* _Your task_
Quote verbatim everything from the line containing "hub_plug_grip();" down to the line containing "obj.parent = empty", with both of those lines included and no others.

* _Provided material_
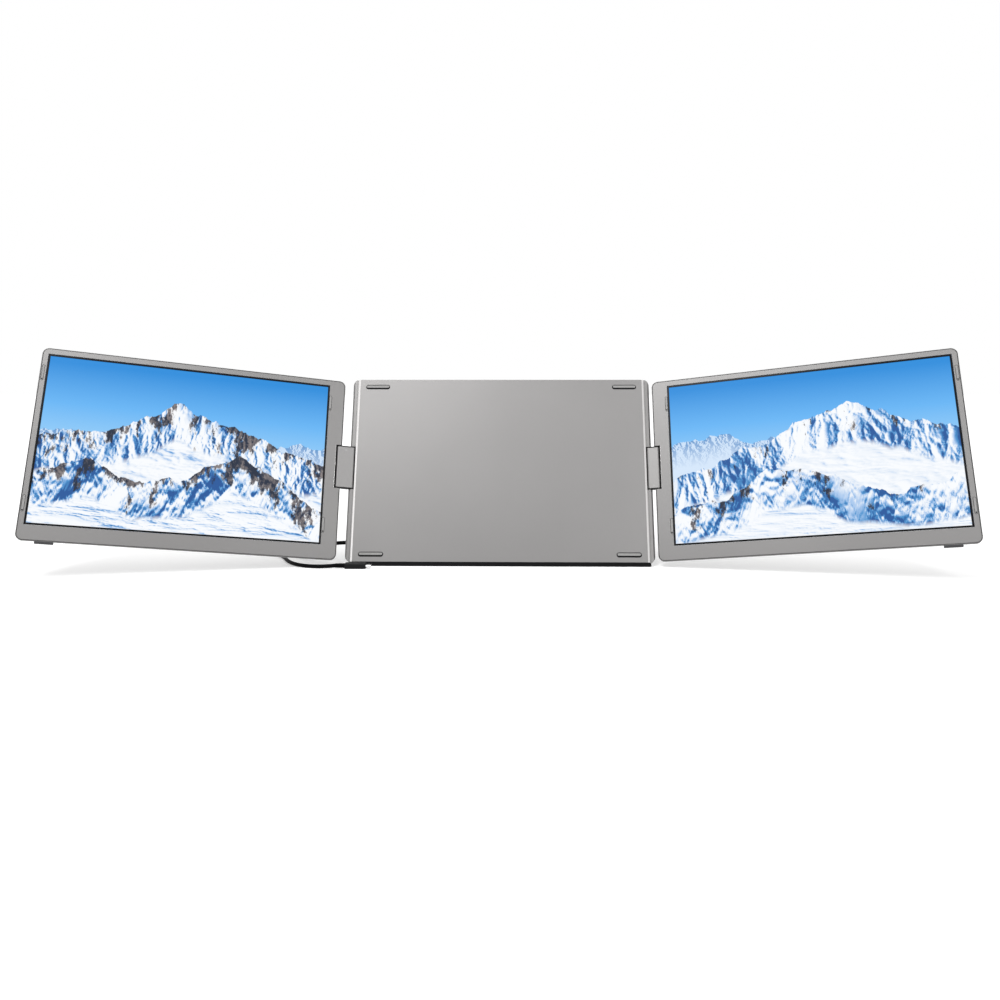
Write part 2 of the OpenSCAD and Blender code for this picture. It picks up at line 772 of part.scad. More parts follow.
module rear_cover(side) {
    tall = screen_t + past;
    color(dark_metal) at_screen(side) difference() {
        depth(frame_t, screen_t) screen_outline();
        difference() {
            depth(frame_t - past, cover_in)
                round_rect(inner_x + hinge_zone, outer_x - cover_side, low_z + chin_edge,
                    high_z - cover_side, screen_corner_r - cover_side);
            at_cover_screws() pin_along_y(boss_r, frame_t - 2 * past, screen_t);
        }
        screen_notch();
        pin_hole(pin_r + fixed_fit);
        at_cover_screws() {
            pin_along_y(screw_r + fixed_fit, frame_t - past, screen_t);
            pin_along_y(screw_head_r + set_gap, screen_t - screw_head_h, tall);
        }
        at_buttons([0, 1]) pin_along_y(button_r + seat_gap, cover_in - past, tall);
        translate([inner_x - past, screen_t, low_z]) rotate([45, 0, 0])
            translate([0, -underside_bevel, -underside_bevel / sqrt(2)])
                cube([outer_x - inner_x + 2 * past, 2 * underside_bevel, sqrt(2) * underside_bevel]);
    }
}

module foot_pad(side) {
    x1 = outer_x - foot_pad_in;
    y = (screen_t - underside_bevel + cover_wall) / 2;
    color(black) at_screen(side) translate([x1 - foot_pad_l / 2, y, low_z - foot_pad_h])
        linear_extrude(foot_pad_h) pill(foot_pad_l, foot_pad_w);
}

module bumpers(side) {
    color(metal) at_screen(side)
        for (x = [inner_x + bumper_hinge_in, outer_x - bumper_side_in], d = bumper_drop)
            translate([x, 0, high_z - d]) depth(-bumper_h, 0) rotate(90) pill(bumper_l, bumper_w);
}

module cover_screws(side) {
    color("#5a5a5c") at_screen(side) at_cover_screws() {
        pin_along_y(screw_r, frame_t / 2 + set_gap, screen_t - screw_head_h);
        pin_along_y(screw_head_r, screen_t - screw_head_h, screen_t - flush_in);
    }
}

module screen_pin(side) {
    color("#d8d8da") at_screen(side) pin_hole(pin_r);
}

// A button of the rear cover: 0 is power, 1 is menu
module button(side, which) {
    color(black) at_screen(side) at_buttons([which]) {
        pin_along_y(button_r + flange_w, cover_in - seat_gap - flange_t, cover_in - seat_gap);
        pin_along_y(button_r, cover_in - seat_gap - eps, screen_t - flush_in);
    }
}

module left_plate_pin() { plate_pin(LEFT); }
module right_plate_pin() { plate_pin(RIGHT); }
module hub_plug_tip() { at_hub_plug() plug_tip(); }
module hub_plug_grip() { at_hub_plug() plug_grip(); }
module hub_sleeve() { at_hub_plug() plug_sleeve(); }
module laptop_sleeve() { at_laptop_plug() plug_sleeve(); }
module laptop_plug_grip() { at_laptop_plug() plug_grip(); }
module laptop_plug_tip() { at_laptop_plug() plug_tip(); }
module left_hinge_block() { hinge_block(LEFT); }
module left_hinge_washers() { hinge_washers(LEFT); }
module left_grub_screw() { grub_screw(LEFT); }
module right_hinge_block() { hinge_block(RIGHT); }
module right_hinge_washers() { hinge_washers(RIGHT); }
module right_grub_screw() { grub_screw(RIGHT); }
module left_frame() { frame(LEFT); }
module left_border() { border(LEFT); }
module left_lcd() { lcd(LEFT); }
module left_backlight() { backlight(LEFT); }
module left_driver_board() { driver_board(LEFT); }
module left_rear_cover() { rear_cover(LEFT); }
module left_foot_pad() { foot_pad(LEFT); }
module left_bumpers() { bumpers(LEFT); }
module left_cover_screws() { cover_screws(LEFT); }
module left_screen_pin() { screen_pin(LEFT); }
module left_power_button() { button(LEFT, 0); }
module left_menu_button() { button(LEFT, 1); }
module right_frame() { frame(RIGHT); }
module right_border() { border(RIGHT); }
module right_lcd() { lcd(RIGHT); }
module right_backlight() { backlight(RIGHT); }
module right_driver_board() { driver_board(RIGHT); }
module right_rear_cover() { rear_cover(RIGHT); }
module right_foot_pad() { foot_pad(RIGHT); }
module right_bumpers() { bumpers(RIGHT); }
module right_cover_screws() { cover_screws(RIGHT); }
module right_screen_pin() { screen_pin(RIGHT); }
module right_power_button() { button(RIGHT, 0); }
module right_menu_button() { button(RIGHT, 1); }
front_panel();
rear_shell();
stiffener();
foot_strip();
front_pads();
shell_screws();
hub_board();
hub_ports();
left_plate_pin();
right_plate_pin();
stand_pins();
kickstand_panel();
kickstand_foot();
hub_plug_tip();
hub_plug_grip();
hub_sleeve();
lead();
laptop_sleeve();
laptop_plug_grip();
laptop_plug_tip();
left_hinge_block();
left_hinge_washers();
left_grub_screw();
right_hinge_block();
right_hinge_washers();
right_grub_screw();
left_frame();
left_border();
left_lcd();
left_backlight();
left_driver_board();
left_rear_cover();
left_foot_pad();
left_bumpers();
left_cover_screws();
left_screen_pin();
left_power_button();
left_menu_button();
right_frame();
right_border();
right_lcd();
right_backlight();
right_driver_board();
right_rear_cover();
right_foot_pad();
right_bumpers();
right_cover_screws();
right_screen_pin();
right_power_button();
right_menu_button();
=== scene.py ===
"""Laptop screen extender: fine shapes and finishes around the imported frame."""
import math

import bmesh
import bpy
from mathutils import Matrix, Vector


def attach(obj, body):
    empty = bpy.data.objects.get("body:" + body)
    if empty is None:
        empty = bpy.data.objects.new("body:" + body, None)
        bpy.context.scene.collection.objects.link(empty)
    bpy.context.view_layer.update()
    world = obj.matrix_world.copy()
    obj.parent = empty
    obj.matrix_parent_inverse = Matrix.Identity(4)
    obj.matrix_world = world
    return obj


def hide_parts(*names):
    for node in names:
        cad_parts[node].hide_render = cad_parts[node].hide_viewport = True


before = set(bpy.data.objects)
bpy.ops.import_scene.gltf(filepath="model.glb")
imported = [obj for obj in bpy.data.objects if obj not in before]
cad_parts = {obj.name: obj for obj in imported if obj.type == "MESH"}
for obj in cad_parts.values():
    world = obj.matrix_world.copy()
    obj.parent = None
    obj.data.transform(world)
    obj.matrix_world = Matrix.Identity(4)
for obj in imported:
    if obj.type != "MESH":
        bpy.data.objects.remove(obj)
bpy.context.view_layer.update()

MM = 0.001
LEFT, RIGHT = -1, 1
SIDE_NAME = {LEFT: "left", RIGHT: "right"}

# ---------------------------------------------------------------- sizes, in mm

LEAN = math.radians(22.6)
SWING = math.radians(17)
STAND_OPEN = math.radians(40)
FOOT_LIFT = 5.8

PLATE_W, PLATE_H = 392.0, 247.0
HALF_W = PLATE_W / 2
WING_T, PANEL_T = 9.0, 1.5
RIM_X = HALF_W - 5.8                # inner side of the edge beads
PANEL_X = RIM_X - 1.3               # the front panel's side, past the groove
PANEL_BEVEL_W, PANEL_BEVEL_D = 2.6, 1.0
BEAD_FRONT, BEAD_SLOPE, BEAD_ROUND, REAR_BEVEL = 0.6, 0.5, 2.2, 2.0
PLATE_CORNER = 8.0
CORE_W, CORE_T, CORE_LOW, CORE_HIGH, CORE_CORNER = 300.0, 16.0, 8.0, 235.0, 10.0
SHELL_WALL = 1.5
STRIP_IN, STRIP_W, STRIP_L = 0.5, 8.0, 382.0
STRIP_ROUND, STRIP_GROOVE, STRIP_GROOVE_D = 3.2, (2.6, 3.5), 0.5
VENT_FIRST, VENT_PITCH, VENTS_A_SIDE = 62, 4.5, 14
VENTS = [s * (VENT_FIRST + VENT_PITCH * n) for s in (LEFT, RIGHT) for n in range(VENTS_A_SIDE)]
VENT_Z, VENT_H, VENT_HALF_W, VENT_D = 213.0, 14.0, 0.8, 0.7
PAD_L, PAD_W, PAD_H = 31.0, 5.5, 0.7
PAD_SHADE_RIM, PAD_SHADOW_BAND = 0.7, 1.7      # black left bare round a pad's cap: painted shade, wider at the lower edge as a painted shadow
PAD_CAP_LOW, PAD_STEP = 0.2, 0.25       # a cap's underside, and how far its top stands out
PADS = [(s * (HALF_W - 33), z) for s in (LEFT, RIGHT) for z in (9.5, PLATE_H - 10.5)]
SEAT_GAP, SEAT_D = 0.45, 0.6            # recesses that the pads and bumpers sit in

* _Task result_
hub_plug_grip();
hub_sleeve();
lead();
laptop_sleeve();
laptop_plug_grip();
laptop_plug_tip();
left_hinge_block();
left_hinge_washers();
left_grub_screw();
right_hinge_block();
right_hinge_washers();
right_grub_screw();
left_frame();
left_border();
left_lcd();
left_backlight();
left_driver_board();
left_rear_cover();
left_foot_pad();
left_bumpers();
left_cover_screws();
left_screen_pin();
left_power_button();
left_menu_button();
right_frame();
right_border();
right_lcd();
right_backlight();
right_driver_board();
right_rear_cover();
right_foot_pad();
right_bumpers();
right_cover_screws();
right_screen_pin();
right_power_button();
right_menu_button();
=== scene.py ===
"""Laptop screen extender: fine shapes and finishes around the imported frame."""
import math

import bmesh
import bpy
from mathutils import Matrix, Vector


def attach(obj, body):
    empty = bpy.data.objects.get("body:" + body)
    if empty is None:
        empty = bpy.data.objects.new("body:" + body, None)
        bpy.context.scene.collection.objects.link(empty)
    bpy.context.view_layer.update()
    world = obj.matrix_world.copy()
    obj.parent = empty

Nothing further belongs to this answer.